WHO supports Pakistan move to impose ‘sin tax’ on cigarettes, sugar beverages

The World Health Organisation (WHO) has welcomed the decision of Pakistan’s government to introduce a ‘sin tax’ on cigarettes and sugar beverages and divert the proceeds from this to increasing revenues of the health budget, reported Dawn.

Aamer Mehmood Kiani, minister for health services, announced on 4 December that the government was in the process of tabling a draft bill in the parliament that would charge consumers tax on harmful products such as cigarettes and sugar beverage.

“We appreciate the move because it would lead to improvement in healthcare of the people. Several countries around the world are charging such taxes and use them for making the healthcare activities effective,” Nima Saeed Abid, WHO’s acting chief in Pakistan, was quoted as saying.

Asked to comment on the government’s move, Abid said, “It can lead to promotion of public health and healthy lifestyle and we support the move completely.”

He also added that Pakistan’s attempts to reduce tobacco consumption would bring down the burden of diseases such as cancer, asthma and tuberculosis.

‘Manto’ cleared by Pakistan film certification board with ‘four major cuts’

Indian filmmaker Nandita Das’s Manto, a biopic on Pakistan’s prolific and controversial Urdu literature Saadat Hasan Manto, has been passed by the country’s film certification board but with four major cuts, reported The News International report.

The report quoted Entertainment Pakistan to mention that the film was cleared by the board on 4 December.
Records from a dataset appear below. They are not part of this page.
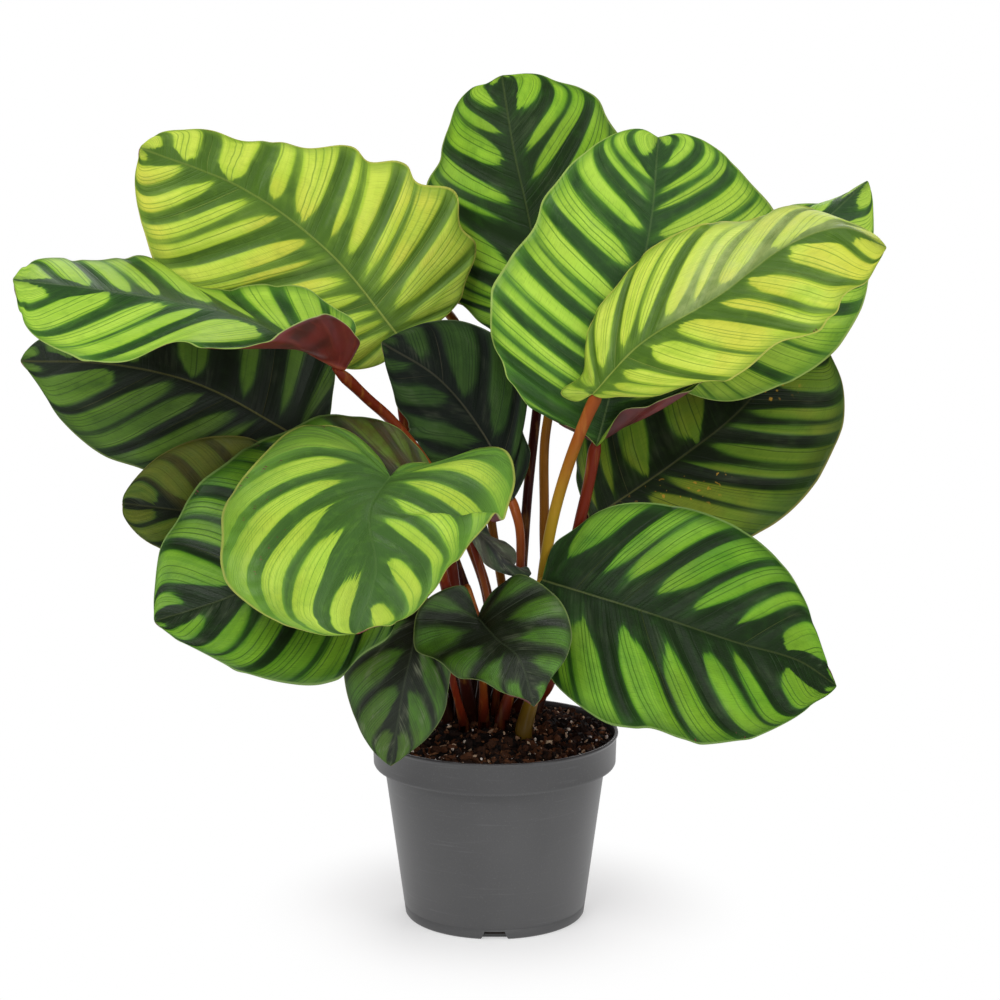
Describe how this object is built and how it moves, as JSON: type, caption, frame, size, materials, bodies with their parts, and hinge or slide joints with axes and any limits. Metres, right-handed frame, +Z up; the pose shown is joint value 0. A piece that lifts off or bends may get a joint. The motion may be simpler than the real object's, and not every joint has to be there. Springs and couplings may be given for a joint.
{
  "type": "potted calathea plant",
  "caption": "Calathea with twenty broad banded green leaves on red and olive stalks, in a dark grey round plastic nursery pot filled with peat.",
  "frame": {"origin": "middle of the pot's foot, on the surface it stands on", "axes": "+Z up along the pot's axis, -Y the side towards the viewer, +X to the viewer's right"},
  "size_m": [0.4738, 0.3805, 0.4703],
  "materials": {
    "pot_plastic": "satin dark grey",
    "peat": "rough peat",
    "leaf_bright": "soft gloss, yellow-green bands",
    "leaf_mid": "soft gloss, green bands",
    "leaf_dark": "soft gloss, dark green",
    "stalk_red": "smooth red-brown",
    "stalk_maroon": "smooth maroon",
    "stalk_olive": "smooth olive-yellow",
    "stalk_brown": "smooth brown"
  },
  "bodies": {
    "root": {"pot": "pot_plastic", "soil": "peat", "blade_upper_left": "leaf_bright", "stalk_upper_left": "stalk_maroon", "blade_left": "leaf_bright", "stalk_left": "stalk_red", "blade_lower_left": "leaf_mid", "stalk_lower_left": "stalk_red", "blade_small_left": "leaf_dark", "stalk_small_left": "stalk_red", "blade_bottom_left": "leaf_mid", "stalk_bottom_left": "stalk_red", "blade_front": "leaf_bright", "stalk_front": "stalk_red", "blade_centre": "leaf_dark", "stalk_centre": "stalk_red", "blade_top": "leaf_mid", "stalk_top": "stalk_maroon", "blade_centre_right": "leaf_bright", "stalk_centre_right": "stalk_red", "blade_right": "leaf_bright", "stalk_right": "stalk_olive", "blade_far_right": "leaf_bright", "stalk_far_right": "stalk_brown", "blade_dark_right": "leaf_dark", "stalk_dark_right": "stalk_red", "blade_bottom_right": "leaf_mid", "stalk_bottom_right": "stalk_olive", "blade_heart": "leaf_dark", "stalk_heart": "stalk_brown", "blade_small_front": "leaf_dark", "stalk_small_front": "stalk_red", "blade_curled": "leaf_dark", "stalk_curled": "stalk_red", "blade_back_left": "leaf_mid", "stalk_back_left": "stalk_brown", "blade_back_right": "leaf_mid", "stalk_back_right": "stalk_red", "blade_back_centre": "leaf_mid", "stalk_back_centre": "stalk_red", "blade_back_low": "leaf_mid", "stalk_back_low": "stalk_red"}
  },
  "joints": []
}
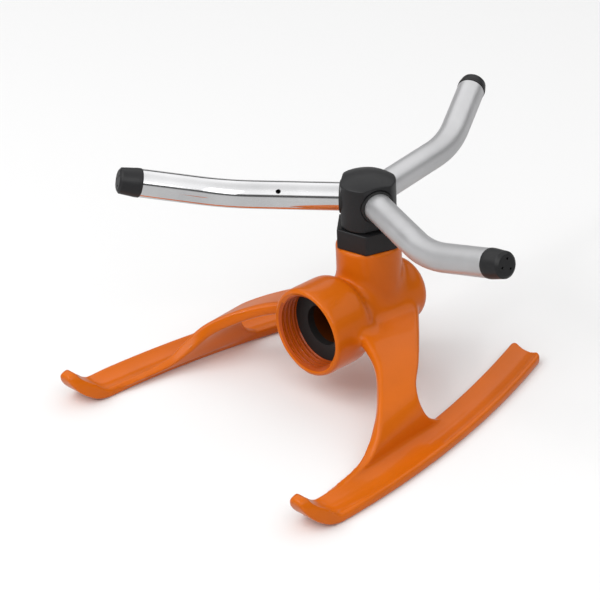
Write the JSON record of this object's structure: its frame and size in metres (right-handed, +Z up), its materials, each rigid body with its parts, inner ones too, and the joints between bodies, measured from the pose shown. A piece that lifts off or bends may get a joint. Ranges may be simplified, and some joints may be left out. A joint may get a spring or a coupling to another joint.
{
  "type": "rotary sprinkler",
  "caption": "Rotary lawn sprinkler: a cast sled base with a threaded hose inlet carries a spinning hub with bent spray arms.",
  "frame": {"origin": "centre of the whole sprinkler's outline, on the ground under it", "axes": "+Z up along the rotor axis, -Y the way the hose inlet faces, +X to the right across the two runners"},
  "size_m": [0.151, 0.174, 0.0826],
  "materials": {
    "cast_paint": "glossy orange enamel",
    "black_plastic": "satin moulded",
    "aluminium": "drawn and polished",
    "rubber": "matte",
    "brass": "turned",
    "steel": "stamped",
    "white_plastic": "matte"
  },
  "bodies": {
    "base": {"base_casting": "cast_paint", "hose_washer": "rubber", "bearing_nut": "black_plastic", "nut_gasket": "rubber", "spindle_seal": "rubber", "dust_washer": "black_plastic", "thrust_washer": "white_plastic"},
    "rotor": {"spindle": "brass", "clip_washer": "steel", "spindle_clip": "steel", "rotor_hub": "black_plastic", "arm_tube_1": "aluminium", "arm_tube_2": "aluminium", "arm_tube_3": "aluminium", "arm_seal_1": "rubber", "arm_seal_2": "rubber", "arm_seal_3": "rubber", "nozzle_cap_1": "black_plastic", "nozzle_cap_2": "black_plastic", "nozzle_cap_3": "black_plastic"}
  },
  "joints": [
    {"name": "rotor_spin", "type": "hinge", "parent": "base", "child": "rotor", "pos_m": [-0.00934, 0.00592, 0.05865], "axis": [0, 0, 1], "continuous": true}
  ]
}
Das’s film was released in India on 21 September and screened at multiple prestigious international film festivals, but until recently had not been cleared in Pakistan.

Earlier, it was being reported that Manto would be released in Pakistan under the banner of Geo Films if it received clearance from the country’s censor board. But the film hadn’t received certification at the point.

Manto, based on the writer’s most difficult times during Partition, was released on video streaming platform Netflix a few days back.

Fawad Chaudhry invites British and Hollywood crews to shoot in Pakistan

Fawad Chaudhry, Pakistan minister for information and broadcasting, Friday visited the British Film Institute (BFI) and discussed opportunities for cooperation with the film industry in Britain, said a News International report.

Chaudhry discussed about setting up a find for film, certification and training. He also said Pakistan could provide for skilled workers in the British film industry since they are facing a shortage of manpower.

He invited British and Hollywood actors to shoot their films in the northern areas of Pakistan — famous worldwide for their pristine natural beauty. He said the government would provide incentives and other tax rebates in movies shot in Pakistan.

Chaudhry also talked about his plans of establishing a University of Media Communication, which would impart performing arts education and knowledge about film engineering and technology.

He also expressed an interest in increasing movie screen count in Pakistan to 1,000 from the current 187.

Strings plays to sellout concert in Karachi

In Pakistan’s largest city Karachi, the country’s most famous pop rock band Strings played to a large crowd Saturday in what turned out to be a massive sellout concert.

Journalist Omar R. Quraishi posted a video of the concert which he said was also a knock-out between Strings and singer Ali Azmat, best known for being the voice of Pakistani Sufi rock band Junoon.